▶ **To be done**: List each line of the data that holds the string "this".
____
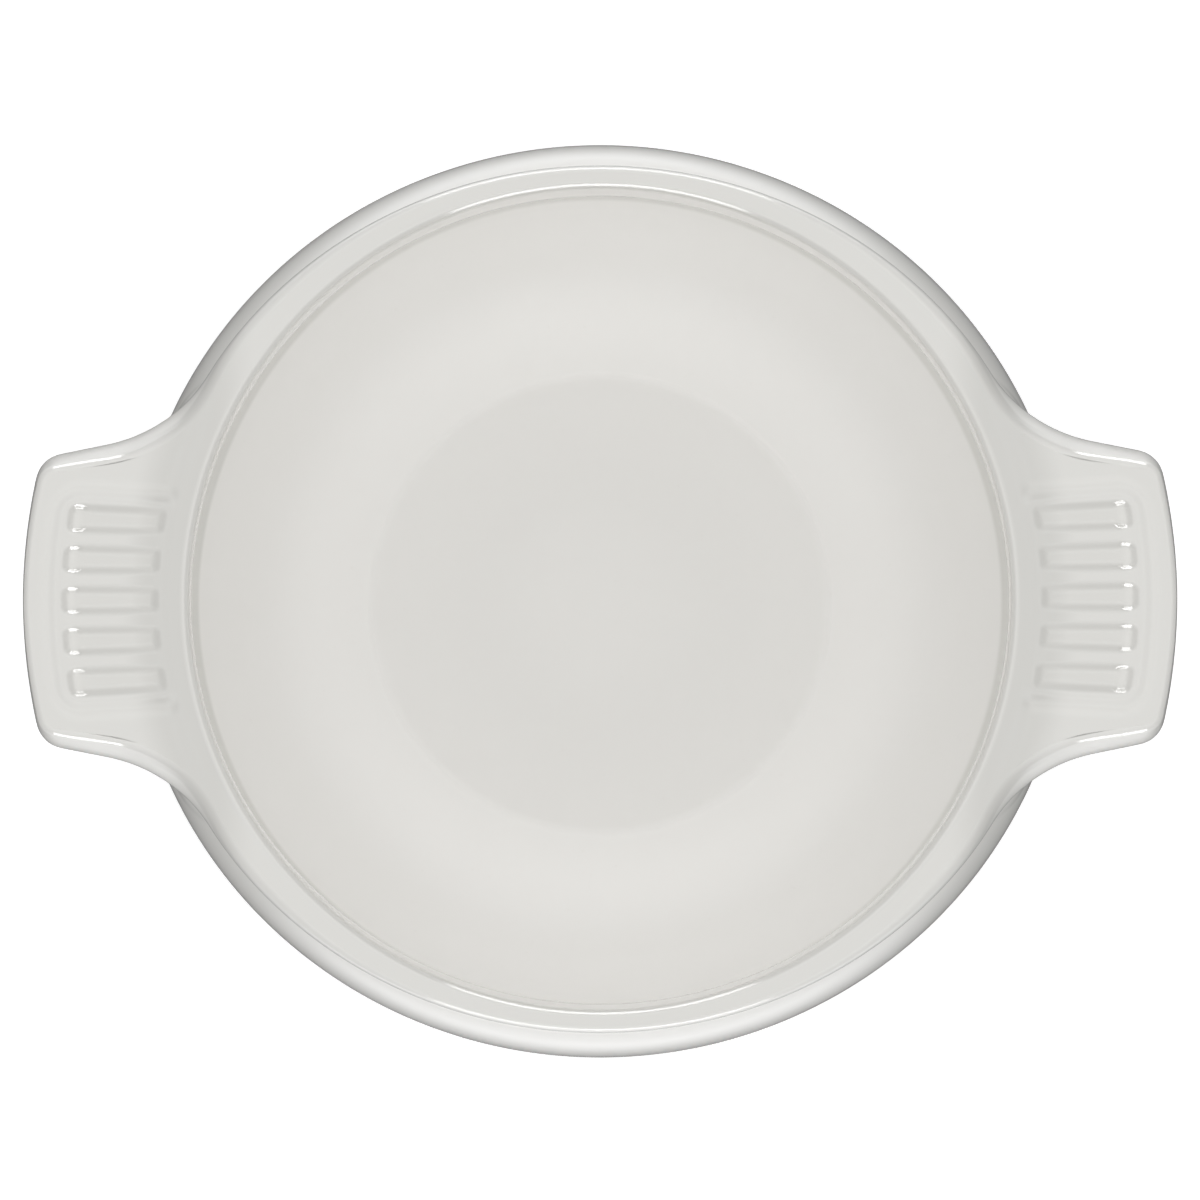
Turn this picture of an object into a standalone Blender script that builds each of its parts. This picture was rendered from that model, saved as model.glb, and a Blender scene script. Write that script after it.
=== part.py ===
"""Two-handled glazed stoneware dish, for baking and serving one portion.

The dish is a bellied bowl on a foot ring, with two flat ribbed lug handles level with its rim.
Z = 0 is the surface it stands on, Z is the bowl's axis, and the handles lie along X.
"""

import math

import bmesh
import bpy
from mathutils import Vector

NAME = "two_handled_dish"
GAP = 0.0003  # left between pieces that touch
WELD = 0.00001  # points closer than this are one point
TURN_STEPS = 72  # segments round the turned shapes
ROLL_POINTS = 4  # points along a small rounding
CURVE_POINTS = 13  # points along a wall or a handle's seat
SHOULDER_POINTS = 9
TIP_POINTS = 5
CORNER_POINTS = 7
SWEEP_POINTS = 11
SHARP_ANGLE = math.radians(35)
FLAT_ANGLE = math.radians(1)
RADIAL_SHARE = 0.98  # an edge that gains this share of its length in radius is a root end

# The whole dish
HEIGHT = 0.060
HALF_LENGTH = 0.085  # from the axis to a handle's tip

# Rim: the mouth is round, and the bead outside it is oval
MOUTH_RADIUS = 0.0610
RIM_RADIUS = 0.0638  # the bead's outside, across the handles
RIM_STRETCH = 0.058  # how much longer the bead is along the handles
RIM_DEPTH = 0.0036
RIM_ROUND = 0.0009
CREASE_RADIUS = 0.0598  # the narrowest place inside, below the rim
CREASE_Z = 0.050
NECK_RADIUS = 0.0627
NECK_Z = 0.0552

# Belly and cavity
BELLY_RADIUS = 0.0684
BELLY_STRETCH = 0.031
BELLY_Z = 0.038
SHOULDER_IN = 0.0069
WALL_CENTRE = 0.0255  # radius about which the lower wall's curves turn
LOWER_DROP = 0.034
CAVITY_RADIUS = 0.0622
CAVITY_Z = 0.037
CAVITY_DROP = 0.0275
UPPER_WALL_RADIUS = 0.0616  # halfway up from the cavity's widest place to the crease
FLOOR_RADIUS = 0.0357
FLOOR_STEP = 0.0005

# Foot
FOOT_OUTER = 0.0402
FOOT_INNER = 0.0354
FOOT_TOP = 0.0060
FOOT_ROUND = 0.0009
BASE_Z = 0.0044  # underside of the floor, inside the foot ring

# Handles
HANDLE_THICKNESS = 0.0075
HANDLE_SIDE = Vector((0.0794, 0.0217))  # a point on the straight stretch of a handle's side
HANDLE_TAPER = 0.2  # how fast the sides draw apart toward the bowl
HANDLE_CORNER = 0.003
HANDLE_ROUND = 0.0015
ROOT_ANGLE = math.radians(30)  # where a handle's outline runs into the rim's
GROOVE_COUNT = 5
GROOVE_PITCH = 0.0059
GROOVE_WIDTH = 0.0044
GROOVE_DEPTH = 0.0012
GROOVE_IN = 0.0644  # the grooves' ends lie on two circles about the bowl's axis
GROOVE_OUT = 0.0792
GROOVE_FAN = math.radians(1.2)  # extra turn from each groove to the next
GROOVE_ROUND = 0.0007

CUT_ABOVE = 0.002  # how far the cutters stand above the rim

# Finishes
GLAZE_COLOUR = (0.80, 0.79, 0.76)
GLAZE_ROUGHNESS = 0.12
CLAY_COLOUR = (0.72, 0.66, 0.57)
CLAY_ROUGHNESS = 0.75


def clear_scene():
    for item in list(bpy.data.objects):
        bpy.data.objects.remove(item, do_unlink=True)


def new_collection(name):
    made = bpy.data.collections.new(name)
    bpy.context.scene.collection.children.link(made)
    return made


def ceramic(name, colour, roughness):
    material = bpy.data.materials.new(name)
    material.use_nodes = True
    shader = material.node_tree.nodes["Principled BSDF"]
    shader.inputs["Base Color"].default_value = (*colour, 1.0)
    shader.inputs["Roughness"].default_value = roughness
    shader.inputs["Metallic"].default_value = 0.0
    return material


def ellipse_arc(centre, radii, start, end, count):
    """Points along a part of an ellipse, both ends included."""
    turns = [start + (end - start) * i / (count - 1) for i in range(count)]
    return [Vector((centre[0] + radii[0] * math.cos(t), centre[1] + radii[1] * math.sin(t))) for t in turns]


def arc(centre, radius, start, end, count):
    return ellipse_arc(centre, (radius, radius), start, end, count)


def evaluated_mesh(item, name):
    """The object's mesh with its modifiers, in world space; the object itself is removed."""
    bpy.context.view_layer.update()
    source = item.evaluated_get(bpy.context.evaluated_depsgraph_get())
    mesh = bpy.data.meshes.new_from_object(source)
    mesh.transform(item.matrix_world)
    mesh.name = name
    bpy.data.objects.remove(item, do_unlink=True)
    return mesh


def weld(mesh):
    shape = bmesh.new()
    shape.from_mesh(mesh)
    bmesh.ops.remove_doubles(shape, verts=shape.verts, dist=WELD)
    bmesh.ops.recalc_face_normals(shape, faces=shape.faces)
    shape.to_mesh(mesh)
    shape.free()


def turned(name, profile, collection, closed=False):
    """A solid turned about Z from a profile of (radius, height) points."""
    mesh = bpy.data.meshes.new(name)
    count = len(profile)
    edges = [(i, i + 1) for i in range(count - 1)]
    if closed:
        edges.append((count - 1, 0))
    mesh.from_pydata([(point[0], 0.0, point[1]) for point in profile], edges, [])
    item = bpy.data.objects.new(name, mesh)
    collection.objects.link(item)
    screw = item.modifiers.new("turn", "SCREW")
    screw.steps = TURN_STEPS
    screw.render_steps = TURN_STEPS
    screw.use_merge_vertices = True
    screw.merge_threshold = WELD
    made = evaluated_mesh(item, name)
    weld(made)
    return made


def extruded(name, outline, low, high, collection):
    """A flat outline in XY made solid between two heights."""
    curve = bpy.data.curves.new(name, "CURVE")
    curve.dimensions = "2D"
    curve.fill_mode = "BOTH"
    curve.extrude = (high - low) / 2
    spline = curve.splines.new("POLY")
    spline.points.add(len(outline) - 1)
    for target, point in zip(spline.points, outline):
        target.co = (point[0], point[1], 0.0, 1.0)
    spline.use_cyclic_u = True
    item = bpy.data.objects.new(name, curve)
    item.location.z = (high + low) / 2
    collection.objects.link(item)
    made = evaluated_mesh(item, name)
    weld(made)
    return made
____
▶ **Finished answer**:
Turn this picture of an object into a standalone Blender script that builds each of its parts. This picture was rendered from that model, saved as model.glb, and a Blender scene script. Write that script after it.
WELD = 0.00001  # points closer than this are one point
RADIAL_SHARE = 0.98  # an edge that gains this share of its length in radius is a root end